Two other western officials said that a nuclear strike against Ukraine would be unlikely to spark a retaliation in kind but would instead trigger conventional military responses from western states to punish Russia. One of them said: “There are a lot of red lines and they are probably not in the place where [Putin] says they are.”

The west’s assessment is that Putin’s warnings that he is “not bluffing” about launching nuclear attacks on Ukraine are designed to regain momentum after Russian setbacks on the battlefield. These threats come as Moscow prepares to annex occupied territories in eastern and southern Ukraine following referendums hastily staged by Kremlin proxies.

Putin’s plan appears to frame the war as a defensive conflict after claiming those regions part of Russia, officials and analysts say. The Russian president has accused the west of “nuclear blackmail” and claimed without evidence that Ukraine is developing weapons of mass destruction to threaten Moscow.

Under Russia’s nuclear doctrine, this could justify the use of nuclear weapons to protect the country’s territorial integrity.

“We have our own military potential. If anyone thinks that we won’t use it if there is a serious threat, then they are mistaken,” said Dmitry Novikov, deputy chair of the foreign affairs committee in the Duma, Russia’s lower house of parliament. “And if you’re ready to use these kinds of weapons, we won’t let ours get rusty.”

If Putin resorts to nuclear weapons, the most likely scenario might be that he would test or use a tactical nuclear weapon — a smaller, more targeted device designed to be used on a battlefield — to deter the west from supporting Ukraine, officials and analysts said.

US president Joe Biden has said that if Putin uses nuclear weapons, Washington’s response would be “consequential . . . depending on the extent of what they do will determine what response would occur”.

Three of the five officials said that Nato member states have also communicated that message privately to Moscow, highlighting the scale of the response that any use of nuclear weapons would trigger. They suggested this threat of retaliation would continue to be the best deterrent.

“We’ve done similar private messaging, even more precise about the impact it would have in terms of Russia’s pariah-state status, and our response,” the senior US official said.

The US had also discussed scenarios with the Ukrainians about possible nuclear use and walked through “protection and safety”, the official added.

The logistics of deploying nuclear weapons is complex, time-consuming and would be easily picked up by western intelligence satellites. That means that Putin can intensify the nuclear threat by taking several steps before getting to the point of actually using the weapons. It would also allow the west to adjust its preparedness.

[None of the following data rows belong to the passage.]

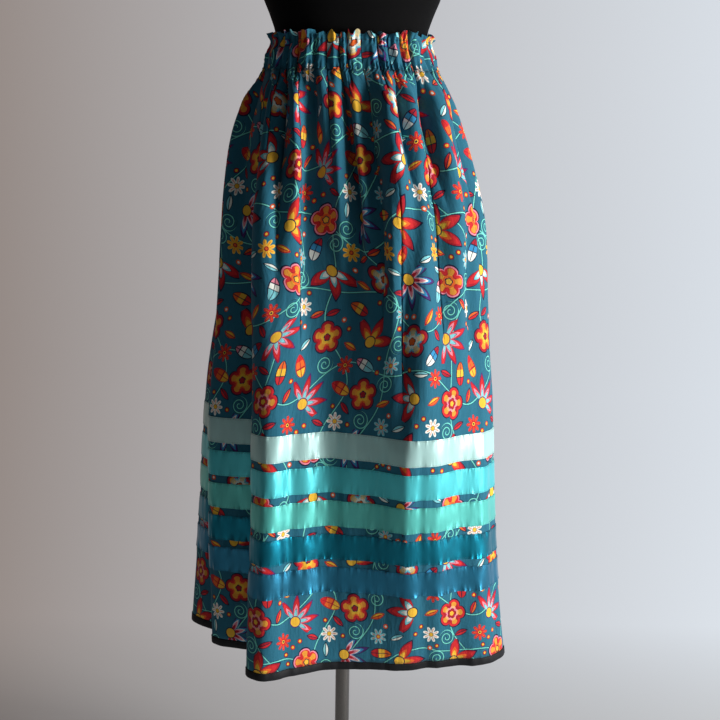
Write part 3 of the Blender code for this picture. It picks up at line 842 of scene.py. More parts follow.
class Shade:
    """Builds one material's nodes."""

    def __init__(self, name: str) -> None:
        """Starts a material with its Principled shader.

        Args:
            name: Name of the material.
        """
        self.material = bpy.data.materials.new(name)
        self.material.use_nodes = True
        self.tree = self.material.node_tree
        self.shader = self.tree.nodes["Principled BSDF"]

    def node(self, kind: str, settings: Settings, inputs: Inputs) -> bpy.types.Node:
        """Adds a node.

        Args:
            kind: The node's type.
            settings: Attributes to set first; "stops" lists a ramp's (position, colour) pairs.
            inputs: Values, wires or output sockets for its sockets, by number or name.

        Returns:
            The node.
        """
        made = self.tree.nodes.new(kind)
        for name, value in settings.items():
            if name == "stops":
                self.set_stops(made.color_ramp, value)
            else:
                setattr(made, name, value)
        for name, value in inputs.items():
            socket = made.inputs[name]
            if isinstance(value, Wire):
                value = value.socket
            if isinstance(value, Socket):
                self.tree.links.new(value, socket)
            else:
                socket.default_value = value
        return made

    @staticmethod
    def set_stops(ramp: bpy.types.ColorRamp, stops: Sequence[tuple[float, Colour]]) -> None:
        """Fills a colour ramp with stops that hold their colour up to the next.

        Args:
            ramp: The ramp to fill.
            stops: Position and colour of each stop, in order.
        """
        ramp.interpolation = "CONSTANT"
        while len(ramp.elements) < len(stops):
            ramp.elements.new(1.0)
        for element, (position, colour) in zip(ramp.elements, stops):
            element.position = position
            element.color = (*colour, 1.0)

    def number(self, kind: str, settings: Settings, inputs: Inputs) -> Wire:
        """Adds a node and wraps its first output."""
        return Wire(self, self.node(kind, settings, inputs).outputs[0])

    def vector(self, operation: str, *values: object) -> Socket:
        """Adds a Vector Math node and gives its output."""
        made = self.node("ShaderNodeVectorMath", {"operation": operation}, dict(enumerate(values)))
        return made.outputs["Value" if operation in ("LENGTH", "DOT_PRODUCT", "DISTANCE") else "Vector"]

    def pair(self, x: object, y: object, z: object = 0.0) -> Socket:
        """Joins numbers into a vector."""
        return self.node("ShaderNodeCombineXYZ", {}, {0: x, 1: y, 2: z}).outputs[0]

    def split(self, vector: Socket) -> tuple[Wire, Wire, Wire]:
        """Takes a vector apart."""
        outputs = self.node("ShaderNodeSeparateXYZ", {}, {0: vector}).outputs
        return Wire(self, outputs[0]), Wire(self, outputs[1]), Wire(self, outputs[2])

    def mix_vector(self, mask: Wire, low: object, high: object) -> Socket:
        """Gives one vector where the mask is 0 and another where it is 1."""
        settings = {"data_type": "VECTOR", "clamp_factor": False}
        return self.node("ShaderNodeMix", settings, {0: mask, 4: low, 5: high}).outputs[1]

    def mix_colour(self, mask: Wire | float, low: object, high: object, blend: str = "MIX") -> Socket:
        """Lays one colour over another by a mask.

        Args:
            mask: Share of the upper colour.
            low: Lower colour.
            high: Upper colour.
            blend: How the upper colour is laid on.

        Returns:
            The mixed colour.
        """
        low, high = ((*v, 1.0) if isinstance(v, tuple) and len(v) == 3 else v for v in (low, high))
        settings = {"data_type": "RGBA", "blend_type": blend}
        return self.node("ShaderNodeMix", settings, {0: mask, 6: low, 7: high}).outputs[2]

    def ramp(self, at: Wire, stops: Sequence[tuple[float, Colour]]) -> Socket:
        """Reads a colour from a row of bands."""
        return self.node("ShaderNodeValToRGB", {"stops": stops}, {0: at}).outputs[0]

    def toned(self, colour: object, tone: Wire) -> Socket:
        """Makes a colour lighter or darker by a number."""
        return self.mix_colour(1.0, colour, self.pair(tone, tone, tone), "MULTIPLY")

    def noise(self, place: object, scale: float, detail: float = 2.0) -> Wire:
        """Adds smooth noise from 0 to 1."""
        return self.number("ShaderNodeTexNoise", {}, {"Vector": place, "Scale": scale, "Detail": detail})

    def stretched(self, place: Socket, across: float, down: float, scale: float, detail: float) -> Wire:
        """Adds noise on a place that is first scaled across and down the cloth."""
        return self.noise(self.vector("MULTIPLY", place, (across, down, 0.0)), scale, detail)

    def between(self, value: Wire, low: float, high: float, to_low: float = 0, to_high: float = 1) -> Wire:
        """Maps a range onto another, clamped."""
        inputs = {0: value, 1: low, 2: high, 3: to_low, 4: to_high}
        return self.number("ShaderNodeMapRange", {"clamp": True}, inputs)

    def object_place(self) -> Socket:
        """Gives the Object coordinates."""
        return self.node("ShaderNodeTexCoord", {}, {}).outputs["Object"]

    def cloth_place(self) -> Socket:
        """Gives the flat cut's coordinates from the UV map, in millimetres."""
        flat = self.node("ShaderNodeUVMap", {"uv_map": "cut"}, {}).outputs[0]
        return self.vector("MULTIPLY", flat, (1000.0, 1000.0, 0.0))

    def bump(self, height: Wire, distance: float, strength: float = 1.0) -> None:
        """Feeds a height in units of the distance into the shader's normal."""
        made = self.node("ShaderNodeBump", {}, {"Height": height, "Distance": distance, "Strength": strength})
        self.tree.links.new(made.outputs[0], self.shader.inputs["Normal"])

    def finish(self, **sockets: object) -> Material:
        """Feeds the shader's sockets, named with underscores for spaces, and gives the material.

        Args:
            sockets: Value, wire or output socket for each socket.

        Returns:
            The material.
        """
        for name, value in sockets.items():
            socket = self.shader.inputs[name.replace("_", " ")]
            if isinstance(value, Wire):
                value = value.socket
            if isinstance(value, Socket):
                self.tree.links.new(value, socket)
            elif isinstance(value, tuple) and len(value) == 3:
                socket.default_value = (*value, 1.0)
            else:
                socket.default_value = value
        return self.material


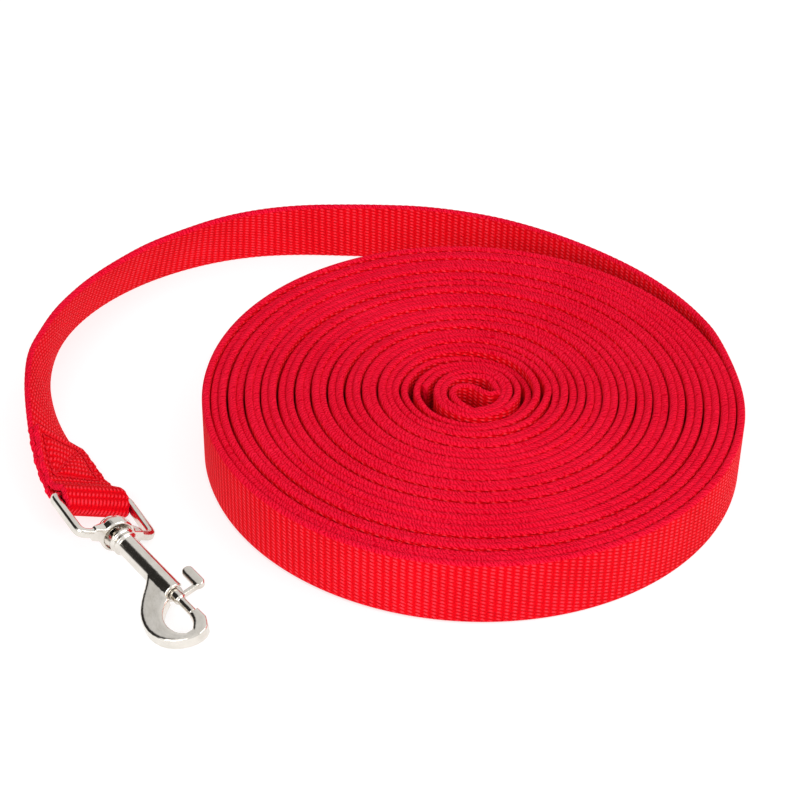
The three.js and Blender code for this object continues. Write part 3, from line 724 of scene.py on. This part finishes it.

“Russian nuclear weapons are staged in hardened shelters across the country . . . The process of transitioning to readiness, mating warheads to delivery platforms, would generate a great deal of observable phenomena for US intelligence,” said Simon Miles, an assistant professor at Duke University’s Sanford School of Public Policy. “And, an opportunity for Washington to make it explicit to the Kremlin just how bad an idea that would be.”

While Putin could gradually mobilise the Russian nuclear arsenal by ostensibly moving weapons and people, this is a step upon which he did not follow through after previously making nuclear threats, according to analysts.

“Putin would much rather threaten to use nuclear weapons and get concessions than actually use them,” said James Acton, co-director of the nuclear policy program at the Carnegie Endowment for International Peace.

Russia’s poor co-ordination of its conventional military units since the start of its invasion of Ukraine suggests that nuclear strikes may not materially change the outcome on the battlefield, some military experts also said.

“You need some kind of integration with your conventional forces, whether you want to stop an attack or advance. They haven’t really demonstrated they can do that,” said Pavel Podvig, a senior researcher at the UN Institute for Disarmament Research.

Russia’s mixed record of conventional strikes against Ukrainian infrastructure also indicated that a nuclear attack could go awry, he said.

Ukrainians “could shoot down a [nuclear-armed] cruise missile, or a cruise missile could go astray and could hit a residential building. There is a risk of that kind — considerable uncertainty about the success of a strike.”